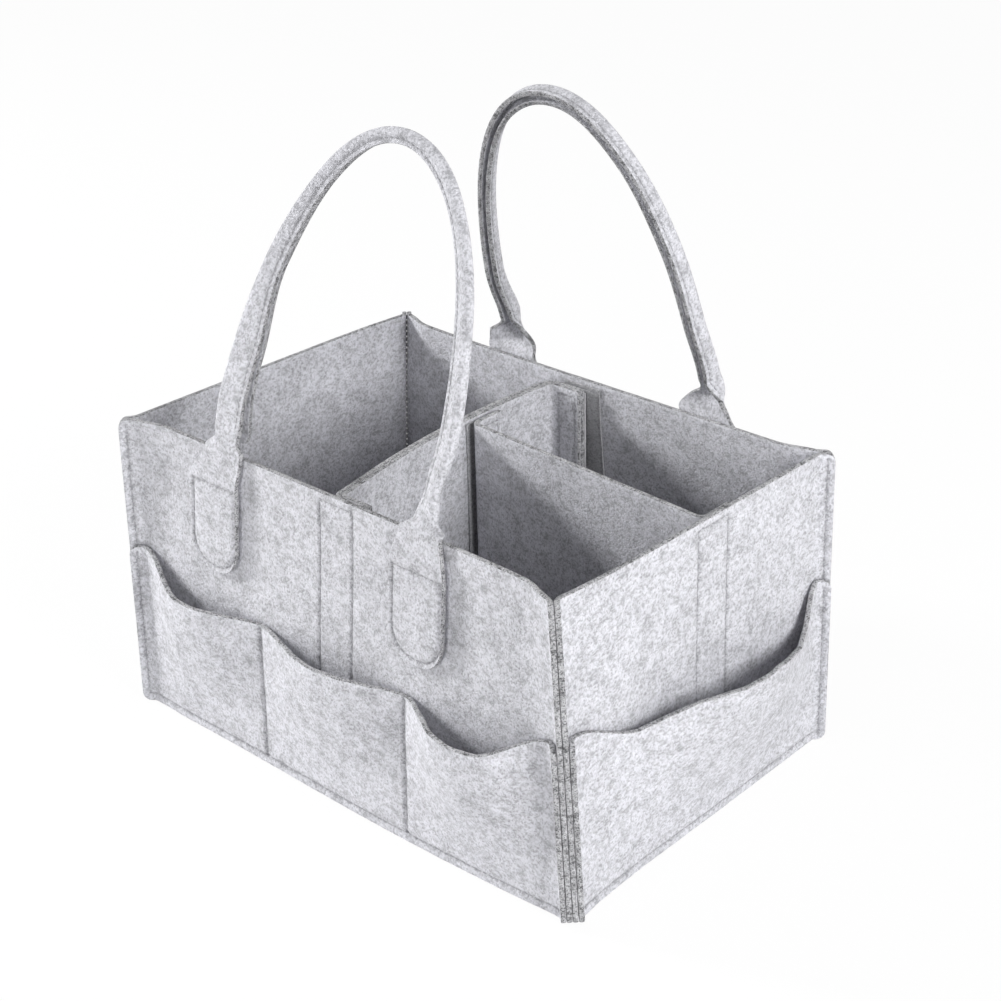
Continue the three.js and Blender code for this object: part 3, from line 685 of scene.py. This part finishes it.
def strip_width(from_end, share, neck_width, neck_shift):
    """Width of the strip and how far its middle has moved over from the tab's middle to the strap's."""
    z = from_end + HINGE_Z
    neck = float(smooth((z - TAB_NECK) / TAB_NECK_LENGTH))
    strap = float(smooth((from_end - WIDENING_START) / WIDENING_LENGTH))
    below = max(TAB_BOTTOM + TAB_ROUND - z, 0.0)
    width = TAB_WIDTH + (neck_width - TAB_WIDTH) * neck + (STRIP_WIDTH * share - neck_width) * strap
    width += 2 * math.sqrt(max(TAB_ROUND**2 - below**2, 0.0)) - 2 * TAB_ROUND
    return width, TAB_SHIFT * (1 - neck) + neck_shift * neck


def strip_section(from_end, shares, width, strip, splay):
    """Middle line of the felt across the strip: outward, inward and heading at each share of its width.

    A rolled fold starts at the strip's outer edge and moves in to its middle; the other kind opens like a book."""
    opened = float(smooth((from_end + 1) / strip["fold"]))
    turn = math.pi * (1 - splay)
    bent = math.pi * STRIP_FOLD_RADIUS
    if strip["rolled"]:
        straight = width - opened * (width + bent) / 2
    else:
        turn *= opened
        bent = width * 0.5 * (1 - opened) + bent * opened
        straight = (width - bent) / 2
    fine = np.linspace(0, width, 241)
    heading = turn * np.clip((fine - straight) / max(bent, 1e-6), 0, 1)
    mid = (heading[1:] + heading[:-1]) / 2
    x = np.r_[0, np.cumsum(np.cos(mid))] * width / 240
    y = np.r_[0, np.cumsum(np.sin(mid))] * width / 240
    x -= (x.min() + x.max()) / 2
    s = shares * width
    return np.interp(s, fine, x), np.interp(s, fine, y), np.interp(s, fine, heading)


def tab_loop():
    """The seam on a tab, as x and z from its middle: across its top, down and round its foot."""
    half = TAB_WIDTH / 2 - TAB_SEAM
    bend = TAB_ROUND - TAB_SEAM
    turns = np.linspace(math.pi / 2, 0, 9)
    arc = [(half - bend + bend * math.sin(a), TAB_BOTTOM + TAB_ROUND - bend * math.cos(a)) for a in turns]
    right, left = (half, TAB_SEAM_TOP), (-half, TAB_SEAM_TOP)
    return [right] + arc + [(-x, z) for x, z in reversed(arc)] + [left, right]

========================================

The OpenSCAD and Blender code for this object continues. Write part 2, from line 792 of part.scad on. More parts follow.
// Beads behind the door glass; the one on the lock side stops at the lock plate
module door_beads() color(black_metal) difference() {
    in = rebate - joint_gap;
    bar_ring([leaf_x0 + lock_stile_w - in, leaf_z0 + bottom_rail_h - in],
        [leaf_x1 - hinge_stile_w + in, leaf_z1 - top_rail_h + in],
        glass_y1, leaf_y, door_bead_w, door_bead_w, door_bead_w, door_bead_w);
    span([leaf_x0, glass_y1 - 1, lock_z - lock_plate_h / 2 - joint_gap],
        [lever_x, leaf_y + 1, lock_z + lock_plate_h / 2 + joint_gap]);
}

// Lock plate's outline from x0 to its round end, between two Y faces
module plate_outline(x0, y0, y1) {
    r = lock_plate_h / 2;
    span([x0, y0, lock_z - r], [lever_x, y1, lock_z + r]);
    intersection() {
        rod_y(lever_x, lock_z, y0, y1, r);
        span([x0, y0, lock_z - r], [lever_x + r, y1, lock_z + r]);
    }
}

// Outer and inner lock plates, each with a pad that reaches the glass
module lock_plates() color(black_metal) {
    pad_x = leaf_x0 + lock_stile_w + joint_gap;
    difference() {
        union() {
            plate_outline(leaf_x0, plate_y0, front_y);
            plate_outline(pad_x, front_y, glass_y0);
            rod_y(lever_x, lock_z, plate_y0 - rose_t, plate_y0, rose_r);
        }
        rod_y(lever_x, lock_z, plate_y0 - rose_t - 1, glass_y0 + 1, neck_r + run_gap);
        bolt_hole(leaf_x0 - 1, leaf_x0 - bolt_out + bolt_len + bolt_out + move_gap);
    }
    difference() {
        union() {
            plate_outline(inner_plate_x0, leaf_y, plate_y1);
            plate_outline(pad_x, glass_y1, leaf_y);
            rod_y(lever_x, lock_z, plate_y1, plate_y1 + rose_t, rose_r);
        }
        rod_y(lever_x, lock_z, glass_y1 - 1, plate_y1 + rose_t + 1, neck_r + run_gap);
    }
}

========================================

- Work to do
Output exactly one stretch of the listing: from the line containing "Continue the three.js" through the line containing "np.interp(s, fine, heading)", both end lines included.

- Result of this task
Continue the three.js and Blender code for this object: part 3, from line 685 of scene.py. This part finishes it.
def strip_width(from_end, share, neck_width, neck_shift):
    """Width of the strip and how far its middle has moved over from the tab's middle to the strap's."""
    z = from_end + HINGE_Z
    neck = float(smooth((z - TAB_NECK) / TAB_NECK_LENGTH))
    strap = float(smooth((from_end - WIDENING_START) / WIDENING_LENGTH))
    below = max(TAB_BOTTOM + TAB_ROUND - z, 0.0)
    width = TAB_WIDTH + (neck_width - TAB_WIDTH) * neck + (STRIP_WIDTH * share - neck_width) * strap
    width += 2 * math.sqrt(max(TAB_ROUND**2 - below**2, 0.0)) - 2 * TAB_ROUND
    return width, TAB_SHIFT * (1 - neck) + neck_shift * neck


def strip_section(from_end, shares, width, strip, splay):
    """Middle line of the felt across the strip: outward, inward and heading at each share of its width.

    A rolled fold starts at the strip's outer edge and moves in to its middle; the other kind opens like a book."""
    opened = float(smooth((from_end + 1) / strip["fold"]))
    turn = math.pi * (1 - splay)
    bent = math.pi * STRIP_FOLD_RADIUS
    if strip["rolled"]:
        straight = width - opened * (width + bent) / 2
    else:
        turn *= opened
        bent = width * 0.5 * (1 - opened) + bent * opened
        straight = (width - bent) / 2
    fine = np.linspace(0, width, 241)
    heading = turn * np.clip((fine - straight) / max(bent, 1e-6), 0, 1)
    mid = (heading[1:] + heading[:-1]) / 2
    x = np.r_[0, np.cumsum(np.cos(mid))] * width / 240
    y = np.r_[0, np.cumsum(np.sin(mid))] * width / 240
    x -= (x.min() + x.max()) / 2
    s = shares * width
    return np.interp(s, fine, x), np.interp(s, fine, y), np.interp(s, fine, heading)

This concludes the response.